How to deal with bears, coyotes, wolves and other wildlife
Quick question: As a camper, which should you fear most: a wolf, a black bear or a chipmunk?
If you are to believe Lynn Rogers, the unlikely answer is the tiny chipmunk.
Rogers, principal biologist at the Wildlife Research Institute in Ely, Minnesota, says it would be “quite unusual” for a wolf to come into camp because they are not interested in the campers’ food or the campers.
The black bear, which could be drawn by the smell of food, is actually timid around people and can be easily scared away. But the chipmunk is likely to get into any food hung where it can reach it and destroy most any bag in which it is hung. Ditto for raccoons.

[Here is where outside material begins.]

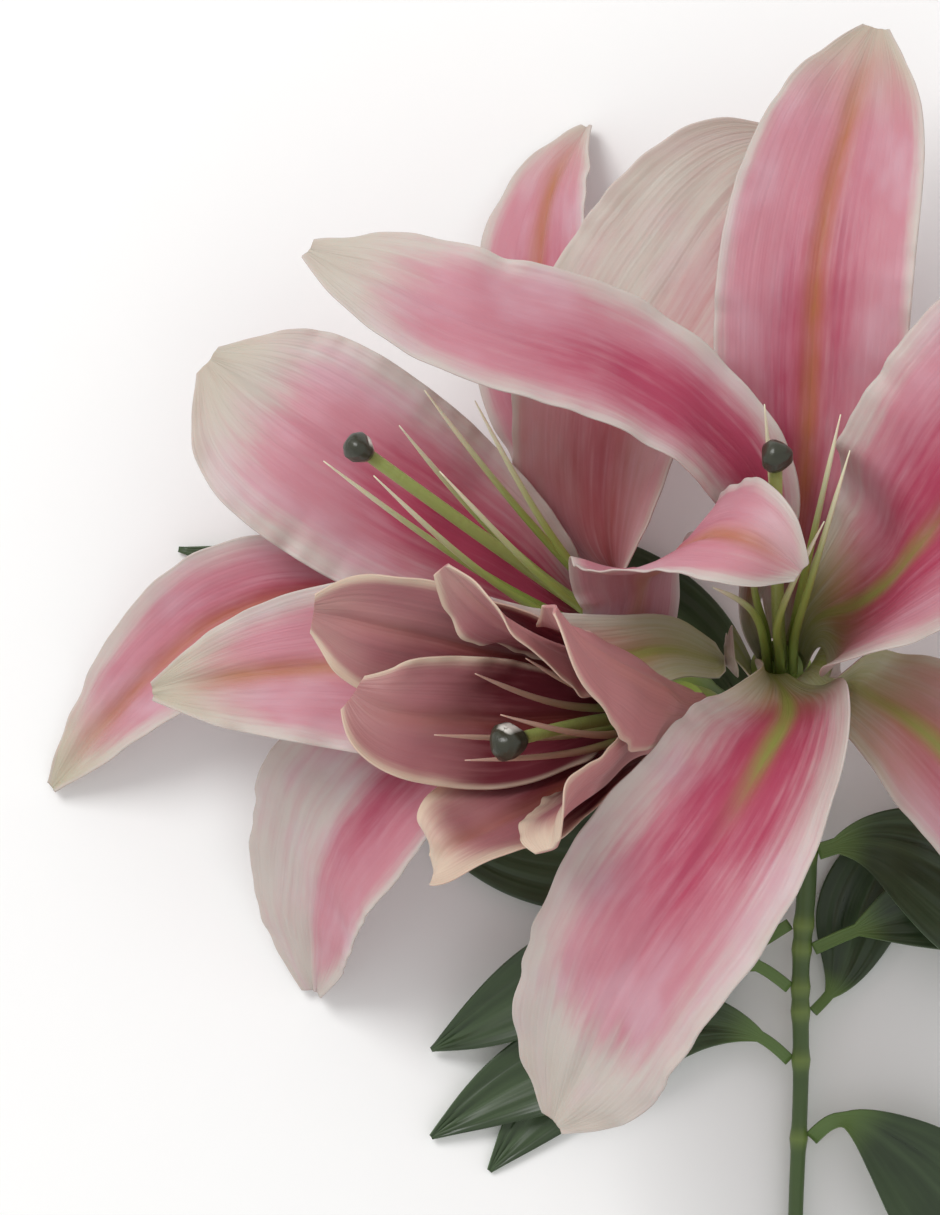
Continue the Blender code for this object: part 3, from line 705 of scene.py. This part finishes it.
def profile(outline, shares):
    """An outline's width share at each share of the length, smooth and never below the narrower end's."""
    at, width = np.asarray(outline, float).T
    return np.maximum(spline(at, width, shares)[:, 0], min(width))


def flower_frame(flower):
    """The flower's axis, and the directions of twelve and three o'clock round it."""
    axis = unit(flower.axis)
    top = unit(np.array((0, 1, 0)) - axis[1] * axis)
    return axis, top, np.cross(top, axis)


def seat(flower, clock, radius):
    """A point just above the receptacle, radius from its centre, and its direction from the axis."""
    axis, top, side = flower_frame(flower)
    angle = np.radians(clock)
    outward = np.cos(angle) * top + np.sin(angle) * side
    return np.asarray(flower.base, float) + outward * radius + axis * SEAT_GAP, outward


def sheet_points(places, directions, facing, half_width, arc, twist, across, ripple):
    """Rows of points across a curved sheet: one row for each place, bent into an arc that faces `facing`."""
    normal = unit(facing - np.sum(facing * directions, axis=1, keepdims=True) * directions)
    side = np.cross(directions, normal)
    turn = np.radians(twist)[:, None]
    turned_normal = normal * np.cos(turn) + side * np.sin(turn)
    turned_side = side * np.cos(turn) - normal * np.sin(turn)
    arc = np.radians(arc)[:, None]
    radius = half_width[:, None] * 2 / arc
    angle = arc / 2 * across
    sideways = radius * np.sin(angle)
    upwards = radius * (1 - np.cos(angle)) + ripple
    places = places[:, None] + turned_side[:, None] * sideways[..., None]
    return places + turned_normal[:, None] * upwards[..., None]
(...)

After studying bears for nearly 50 years and pioneering much of the research done on black bears, Rogers says a little pepper spray is all you really need to deter a black bear.
Rogers says it is best to carry Halt pepper spray, which is 1/6 the potency of Counter Assault (a harsher brand), because Halt comes out like a squirt gun rather than a fog. This minimizes the chances of the pepper spray blowing back on you.
“Halt goes 15 to 20 feet,” the scientist says. “Aim at the face. One drop in an eyeball makes a bear want to be somewhere else.
“A black bear coming closer than you want is probably just curious and not a problem, but if it gets that close, teach it some manners with a little squirt in an eyeball.”
“There is only one black bear in a million that would kill someone in predatory attack,” he says. “They come at you cautiously, wondering if they could take the food without any problem, but a little pepper spray can fix that.”
Despite being in close contact with black years for 50 years, Rogers says he has never been attacked. “Even when I was holding a tiny cub I had pulled from a den and that was screaming for its mom, I did not even get touched.”
A black bear and a grizzly bear are two entirely different bears, however.
In grizzly country, Rogers says to use Counter Assault to stop the bear.
“It is a fog that gets into a bear’s mouth, lungs, eyes and nose. Just be sure the wind will not blow the fog back onto you.”
A better bet with grizzlies is to avoid them, particularly if they have cubs or food. Rogers says that 70 percent of the killings by grizzly bears are mothers defending cubs. Another 10 percent come from bears defending its food cache.
“Most charges by mothers do not make contact,” he says. “The bears veer off at the end.”
If you don’t want to test that statistic, use the pepper spray. Tom Smith of Brigham Young University wrote the seminal scientific article on the subject. He said that pepper spray is more effective than a gun in avoiding injury from a grizzly.
Should you run from a bear?
“I hear that question frequently,” Rogers says, “and people have reacted and done everything across the board. Mostly what I hear when people talk about encountering a bear is that they ran one way and the bear ran another.”
And if you ever were to encounter a polar bear? Pepper spray is just as effective with them.
Here are a few other bits of advice from the Centers for Disease Control and Prevention:
- Avoid wild animals, and protect family pets.
- Some wild animals carry diseases that are dangerous to people.
- Avoid touching, feeding and getting near wild animals. Enjoy watching them from a safe distance in their natural surroundings.
- Keep foods stored in sealed containers and out of the reach of animals.
- Make sure your family pets are vaccinated, and always keep a close eye on them.
- Check for ticks, and remove them promptly.
- Make sure pets have plenty of water, food and shelter.